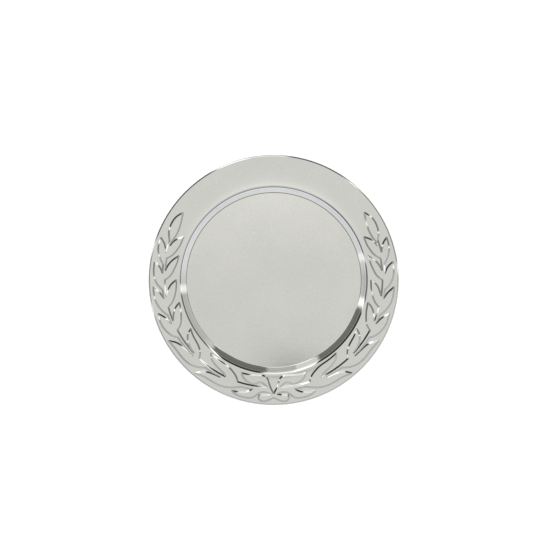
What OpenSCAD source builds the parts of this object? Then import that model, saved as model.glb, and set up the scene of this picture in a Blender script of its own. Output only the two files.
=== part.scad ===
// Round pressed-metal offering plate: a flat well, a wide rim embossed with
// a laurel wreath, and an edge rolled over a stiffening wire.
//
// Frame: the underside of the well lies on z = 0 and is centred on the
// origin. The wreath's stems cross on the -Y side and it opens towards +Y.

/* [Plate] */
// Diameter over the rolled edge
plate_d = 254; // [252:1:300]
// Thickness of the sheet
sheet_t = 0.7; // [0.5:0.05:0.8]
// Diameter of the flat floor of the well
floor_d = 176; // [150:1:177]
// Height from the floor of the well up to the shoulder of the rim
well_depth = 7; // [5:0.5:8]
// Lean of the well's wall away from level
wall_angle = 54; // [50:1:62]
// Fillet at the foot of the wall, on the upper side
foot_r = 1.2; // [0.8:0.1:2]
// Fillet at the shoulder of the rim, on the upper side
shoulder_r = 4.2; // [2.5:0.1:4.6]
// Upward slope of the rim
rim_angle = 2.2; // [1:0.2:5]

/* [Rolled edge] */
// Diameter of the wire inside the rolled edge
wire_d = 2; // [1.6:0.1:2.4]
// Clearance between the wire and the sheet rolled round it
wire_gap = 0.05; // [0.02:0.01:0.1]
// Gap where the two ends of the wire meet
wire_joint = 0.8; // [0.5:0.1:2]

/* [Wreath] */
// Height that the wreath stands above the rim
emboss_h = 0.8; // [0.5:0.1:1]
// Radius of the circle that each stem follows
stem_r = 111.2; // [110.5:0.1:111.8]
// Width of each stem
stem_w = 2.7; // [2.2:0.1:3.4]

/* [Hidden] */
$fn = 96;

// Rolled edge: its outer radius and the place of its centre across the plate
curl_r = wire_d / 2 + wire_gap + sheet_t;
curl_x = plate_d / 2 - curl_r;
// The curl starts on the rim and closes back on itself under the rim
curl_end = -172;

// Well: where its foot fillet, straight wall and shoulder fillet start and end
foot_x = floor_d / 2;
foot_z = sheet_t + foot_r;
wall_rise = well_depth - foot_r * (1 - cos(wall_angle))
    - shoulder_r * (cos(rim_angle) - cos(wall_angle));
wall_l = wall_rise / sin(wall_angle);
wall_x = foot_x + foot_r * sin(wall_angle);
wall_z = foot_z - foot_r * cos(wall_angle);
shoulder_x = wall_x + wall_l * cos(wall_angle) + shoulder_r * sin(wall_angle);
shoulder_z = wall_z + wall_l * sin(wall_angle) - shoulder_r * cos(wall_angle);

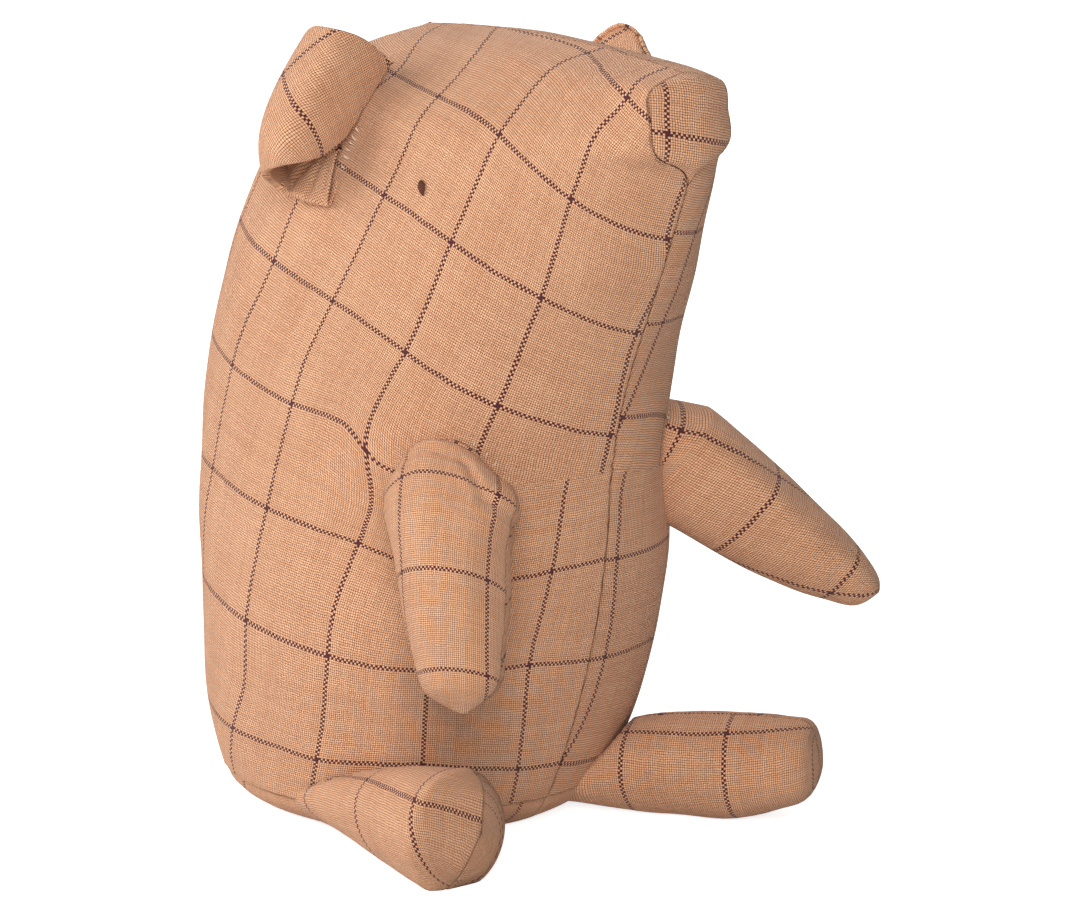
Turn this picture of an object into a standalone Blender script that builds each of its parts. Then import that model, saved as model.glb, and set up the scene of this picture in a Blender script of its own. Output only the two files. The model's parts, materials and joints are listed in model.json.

════════════════

*Exercise instructions*. Reproduce every line of the material above exactly.

*Result*.
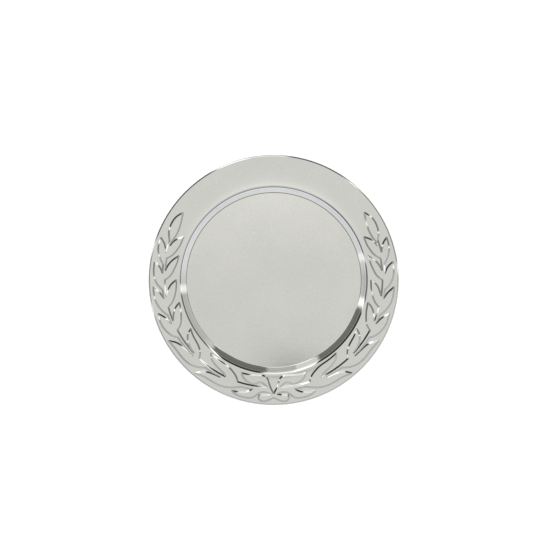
What OpenSCAD source builds the parts of this object? Then import that model, saved as model.glb, and set up the scene of this picture in a Blender script of its own. Output only the two files.
=== part.scad ===
// Round pressed-metal offering plate: a flat well, a wide rim embossed with
// a laurel wreath, and an edge rolled over a stiffening wire.
//
// Frame: the underside of the well lies on z = 0 and is centred on the
// origin. The wreath's stems cross on the -Y side and it opens towards +Y.

/* [Plate] */
// Diameter over the rolled edge
plate_d = 254; // [252:1:300]
// Thickness of the sheet
sheet_t = 0.7; // [0.5:0.05:0.8]
// Diameter of the flat floor of the well
floor_d = 176; // [150:1:177]
// Height from the floor of the well up to the shoulder of the rim
well_depth = 7; // [5:0.5:8]
// Lean of the well's wall away from level
wall_angle = 54; // [50:1:62]
// Fillet at the foot of the wall, on the upper side
foot_r = 1.2; // [0.8:0.1:2]
// Fillet at the shoulder of the rim, on the upper side
shoulder_r = 4.2; // [2.5:0.1:4.6]
// Upward slope of the rim
rim_angle = 2.2; // [1:0.2:5]

/* [Rolled edge] */
// Diameter of the wire inside the rolled edge
wire_d = 2; // [1.6:0.1:2.4]
// Clearance between the wire and the sheet rolled round it
wire_gap = 0.05; // [0.02:0.01:0.1]
// Gap where the two ends of the wire meet
wire_joint = 0.8; // [0.5:0.1:2]

/* [Wreath] */
// Height that the wreath stands above the rim
emboss_h = 0.8; // [0.5:0.1:1]
// Radius of the circle that each stem follows
stem_r = 111.2; // [110.5:0.1:111.8]
// Width of each stem
stem_w = 2.7; // [2.2:0.1:3.4]

/* [Hidden] */
$fn = 96;

// Rolled edge: its outer radius and the place of its centre across the plate
curl_r = wire_d / 2 + wire_gap + sheet_t;
curl_x = plate_d / 2 - curl_r;
// The curl starts on the rim and closes back on itself under the rim
curl_end = -172;

// Well: where its foot fillet, straight wall and shoulder fillet start and end
foot_x = floor_d / 2;
foot_z = sheet_t + foot_r;
wall_rise = well_depth - foot_r * (1 - cos(wall_angle))
    - shoulder_r * (cos(rim_angle) - cos(wall_angle));
wall_l = wall_rise / sin(wall_angle);
wall_x = foot_x + foot_r * sin(wall_angle);
wall_z = foot_z - foot_r * cos(wall_angle);
shoulder_x = wall_x + wall_l * cos(wall_angle) + shoulder_r * sin(wall_angle);
shoulder_z = wall_z + wall_l * sin(wall_angle) - shoulder_r * cos(wall_angle);

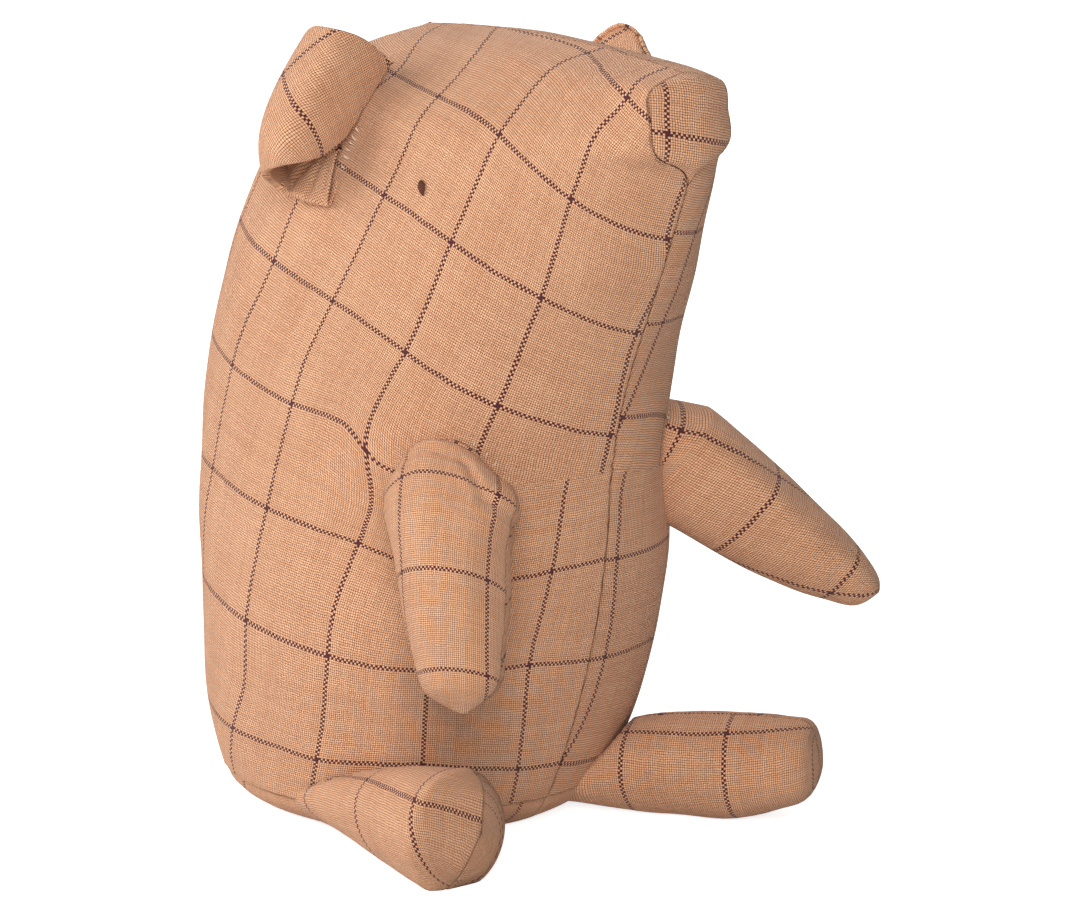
Turn this picture of an object into a standalone Blender script that builds each of its parts. Then import that model, saved as model.glb, and set up the scene of this picture in a Blender script of its own. Output only the two files. The model's parts, materials and joints are listed in model.json.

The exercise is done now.